▶ Provided material:
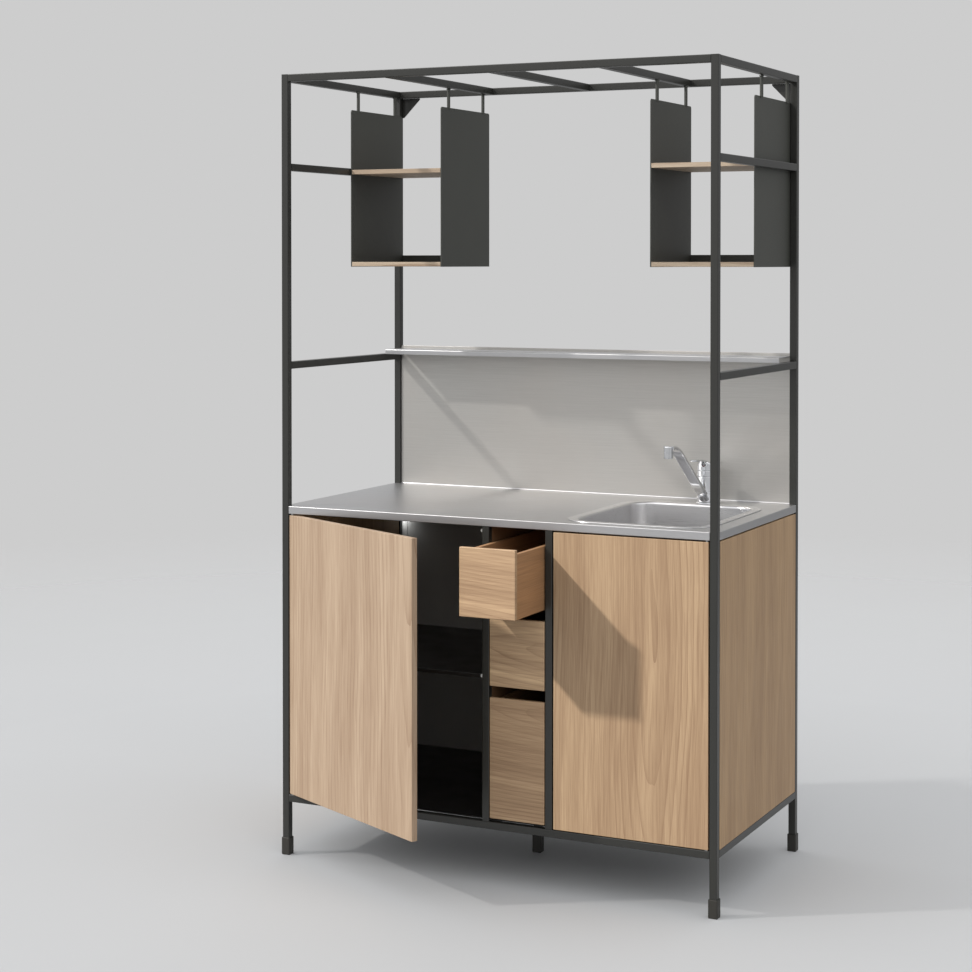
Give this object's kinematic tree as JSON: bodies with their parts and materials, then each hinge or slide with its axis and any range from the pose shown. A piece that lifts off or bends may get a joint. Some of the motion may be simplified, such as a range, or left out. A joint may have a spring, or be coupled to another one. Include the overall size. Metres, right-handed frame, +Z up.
{
  "type": "kitchenette unit",
  "caption": "Free-standing kitchenette: square-tube frame, steel worktop with inset sink and mixer tap, oak doors and drawers, hanging shelf units.",
  "frame": {"origin": "on the floor, under the middle of the square-tube frame", "axes": "+X to the right as a user faces the unit, +Y to the back, towards the wall, +Z up"},
  "size_m": [1.205, 0.8803, 2.04],
  "materials": {
    "frame_steel": "satin anthracite powder coat",
    "plate_steel": "matt black powder coat",
    "black_steel": "matt black powder coat",
    "oak": "matt lacquered light oak veneer",
    "stainless": "brushed stainless steel",
    "splash_steel": "brushed stainless steel",
    "grey_steel": "matt grey powder coat",
    "chrome": "polished chrome",
    "foot_plastic": "matt",
    "white_plastic": "satin white",
    "zinc_steel": "zinc plated"
  },
  "bodies": {
    "frame": {"post_front_left": "frame_steel", "post_front_right": "frame_steel", "post_back_left": "frame_steel", "post_back_right": "frame_steel", "top_frame": "frame_steel", "side_rail_lower_left": "frame_steel", "side_rail_lower_right": "frame_steel", "side_rail_upper_left": "frame_steel", "side_rail_upper_right": "frame_steel", "bottom_rail_left": "frame_steel", "bottom_rail_right": "frame_steel", "base_frame": "frame_steel", "divider_post_left": "frame_steel", "divider_post_right": "frame_steel", "foot_front_left": "foot_plastic", "foot_front_right": "foot_plastic", "foot_back_left": "foot_plastic", "foot_back_right": "foot_plastic", "foot_middle": "foot_plastic", "worktop": "stainless", "ledge": "stainless", "sink_bowl": "stainless", "sink_strainer": "stainless", "splashback": "splash_steel", "waste_trap": "white_plastic", "tap_body": "chrome", "side_panel_left": "oak", "side_panel_right": "oak", "partition_left": "oak", "partition_right": "oak", "hanging_shelf_lower_left": "oak", "hanging_shelf_middle_left": "oak", "hanging_shelf_lower_right": "oak", "hanging_shelf_middle_right": "oak", "back_panel": "grey_steel", "base_panel": "black_steel", "inner_shelf": "black_steel", "top_drawer_carrier": "black_steel", "middle_drawer_carrier": "black_steel", "bottom_drawer_guide": "black_steel", "door_pivot_lower_left": "zinc_steel", "door_pivot_upper_left": "zinc_steel", "door_pivot_lower_right": "zinc_steel", "door_pivot_upper_right": "zinc_steel", "hanging_plate_outer_left": "plate_steel", "hanging_plate_inner_left": "plate_steel", "hanging_plate_outer_right": "plate_steel", "hanging_plate_inner_right": "plate_steel"},
    "left_door": {"left_door": "oak"},
    "right_door": {"right_door": "oak"},
    "top_drawer": {"top_drawer_front": "oak", "top_drawer_box": "oak"},
    "middle_drawer": {"middle_drawer_front": "oak", "middle_drawer_box": "oak"},
    "bottom_drawer": {"bottom_drawer_front": "oak", "bottom_drawer_box": "oak"},
    "spout": {"tap_spout": "chrome"},
    "hub": {"tap_hub": "chrome"},
    "lever": {"tap_lever": "chrome"}
  },
  "joints": [
    {"name": "left_door_hinge", "type": "hinge", "parent": "frame", "child": "left_door", "pos_m": [-0.572, -0.309, 0.526], "axis": [0, 0, -1], "range_deg": [-26.8, 73.2]},
    {"name": "right_door_hinge", "type": "hinge", "parent": "frame", "child": "right_door", "pos_m": [0.572, -0.309, 0.526], "axis": [0, 0, 1], "range_deg": [0, 100]},
    {"name": "top_drawer_slide", "type": "slide", "parent": "frame", "child": "top_drawer", "axis": [0, -1, 0], "range_m": [-0.167, 0.163]},
    {"name": "middle_drawer_slide", "type": "slide", "parent": "frame", "child": "middle_drawer", "axis": [0, -1, 0], "range_m": [0, 0.33]},
    {"name": "bottom_drawer_slide", "type": "slide", "parent": "frame", "child": "bottom_drawer", "axis": [0, -1, 0], "range_m": [0, 0.33]},
    {"name": "tap_spout_swivel", "type": "hinge", "parent": "frame", "child": "spout", "pos_m": [0.3715, 0.233, 0.932], "axis": [0, 0, 1], "range_deg": [-60, 60]},
    {"name": "tap_hub_turn", "type": "hinge", "parent": "frame", "child": "hub", "pos_m": [0.3715, 0.233, 0.994], "axis": [0, 0, 1], "range_deg": [-45, 45]},
    {"name": "tap_lever_lift", "type": "hinge", "parent": "hub", "child": "lever", "pos_m": [0.3715, 0.256, 1.0026], "axis": [-1, 0, 0], "range_deg": [0, 20]}
  ]
}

▶ Task directions:
Copy out each line exactly.

▶ Task answer:
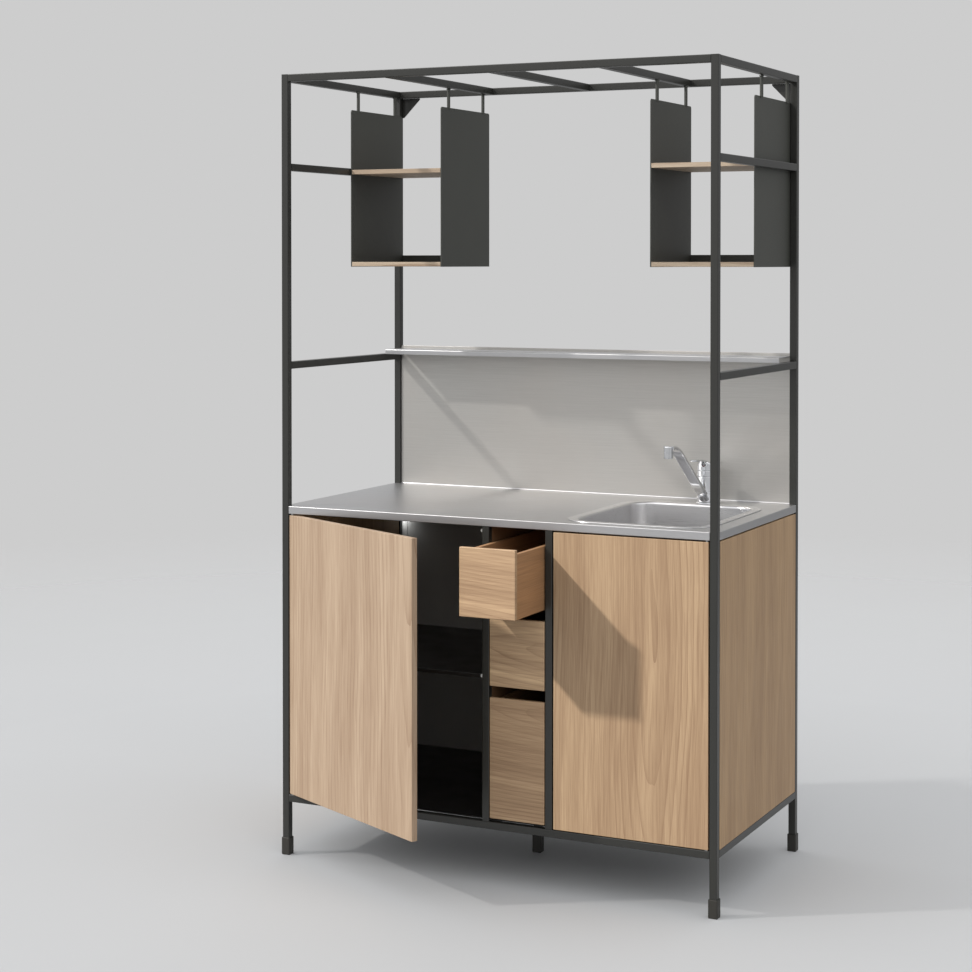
Give this object's kinematic tree as JSON: bodies with their parts and materials, then each hinge or slide with its axis and any range from the pose shown. A piece that lifts off or bends may get a joint. Some of the motion may be simplified, such as a range, or left out. A joint may have a spring, or be coupled to another one. Include the overall size. Metres, right-handed frame, +Z up.
{
  "type": "kitchenette unit",
  "caption": "Free-standing kitchenette: square-tube frame, steel worktop with inset sink and mixer tap, oak doors and drawers, hanging shelf units.",
  "frame": {"origin": "on the floor, under the middle of the square-tube frame", "axes": "+X to the right as a user faces the unit, +Y to the back, towards the wall, +Z up"},
  "size_m": [1.205, 0.8803, 2.04],
  "materials": {
    "frame_steel": "satin anthracite powder coat",
    "plate_steel": "matt black powder coat",
    "black_steel": "matt black powder coat",
    "oak": "matt lacquered light oak veneer",
    "stainless": "brushed stainless steel",
    "splash_steel": "brushed stainless steel",
    "grey_steel": "matt grey powder coat",
    "chrome": "polished chrome",
    "foot_plastic": "matt",
    "white_plastic": "satin white",
    "zinc_steel": "zinc plated"
  },
  "bodies": {
    "frame": {"post_front_left": "frame_steel", "post_front_right": "frame_steel", "post_back_left": "frame_steel", "post_back_right": "frame_steel", "top_frame": "frame_steel", "side_rail_lower_left": "frame_steel", "side_rail_lower_right": "frame_steel", "side_rail_upper_left": "frame_steel", "side_rail_upper_right": "frame_steel", "bottom_rail_left": "frame_steel", "bottom_rail_right": "frame_steel", "base_frame": "frame_steel", "divider_post_left": "frame_steel", "divider_post_right": "frame_steel", "foot_front_left": "foot_plastic", "foot_front_right": "foot_plastic", "foot_back_left": "foot_plastic", "foot_back_right": "foot_plastic", "foot_middle": "foot_plastic", "worktop": "stainless", "ledge": "stainless", "sink_bowl": "stainless", "sink_strainer": "stainless", "splashback": "splash_steel", "waste_trap": "white_plastic", "tap_body": "chrome", "side_panel_left": "oak", "side_panel_right": "oak", "partition_left": "oak", "partition_right": "oak", "hanging_shelf_lower_left": "oak", "hanging_shelf_middle_left": "oak", "hanging_shelf_lower_right": "oak", "hanging_shelf_middle_right": "oak", "back_panel": "grey_steel", "base_panel": "black_steel", "inner_shelf": "black_steel", "top_drawer_carrier": "black_steel", "middle_drawer_carrier": "black_steel", "bottom_drawer_guide": "black_steel", "door_pivot_lower_left": "zinc_steel", "door_pivot_upper_left": "zinc_steel", "door_pivot_lower_right": "zinc_steel", "door_pivot_upper_right": "zinc_steel", "hanging_plate_outer_left": "plate_steel", "hanging_plate_inner_left": "plate_steel", "hanging_plate_outer_right": "plate_steel", "hanging_plate_inner_right": "plate_steel"},
    "left_door": {"left_door": "oak"},
    "right_door": {"right_door": "oak"},
    "top_drawer": {"top_drawer_front": "oak", "top_drawer_box": "oak"},
    "middle_drawer": {"middle_drawer_front": "oak", "middle_drawer_box": "oak"},
    "bottom_drawer": {"bottom_drawer_front": "oak", "bottom_drawer_box": "oak"},
    "spout": {"tap_spout": "chrome"},
    "hub": {"tap_hub": "chrome"},
    "lever": {"tap_lever": "chrome"}
  },
  "joints": [
    {"name": "left_door_hinge", "type": "hinge", "parent": "frame", "child": "left_door", "pos_m": [-0.572, -0.309, 0.526], "axis": [0, 0, -1], "range_deg": [-26.8, 73.2]},
    {"name": "right_door_hinge", "type": "hinge", "parent": "frame", "child": "right_door", "pos_m": [0.572, -0.309, 0.526], "axis": [0, 0, 1], "range_deg": [0, 100]},
    {"name": "top_drawer_slide", "type": "slide", "parent": "frame", "child": "top_drawer", "axis": [0, -1, 0], "range_m": [-0.167, 0.163]},
    {"name": "middle_drawer_slide", "type": "slide", "parent": "frame", "child": "middle_drawer", "axis": [0, -1, 0], "range_m": [0, 0.33]},
    {"name": "bottom_drawer_slide", "type": "slide", "parent": "frame", "child": "bottom_drawer", "axis": [0, -1, 0], "range_m": [0, 0.33]},
    {"name": "tap_spout_swivel", "type": "hinge", "parent": "frame", "child": "spout", "pos_m": [0.3715, 0.233, 0.932], "axis": [0, 0, 1], "range_deg": [-60, 60]},
    {"name": "tap_hub_turn", "type": "hinge", "parent": "frame", "child": "hub", "pos_m": [0.3715, 0.233, 0.994], "axis": [0, 0, 1], "range_deg": [-45, 45]},
    {"name": "tap_lever_lift", "type": "hinge", "parent": "hub", "child": "lever", "pos_m": [0.3715, 0.256, 1.0026], "axis": [-1, 0, 0], "range_deg": [0, 20]}
  ]
}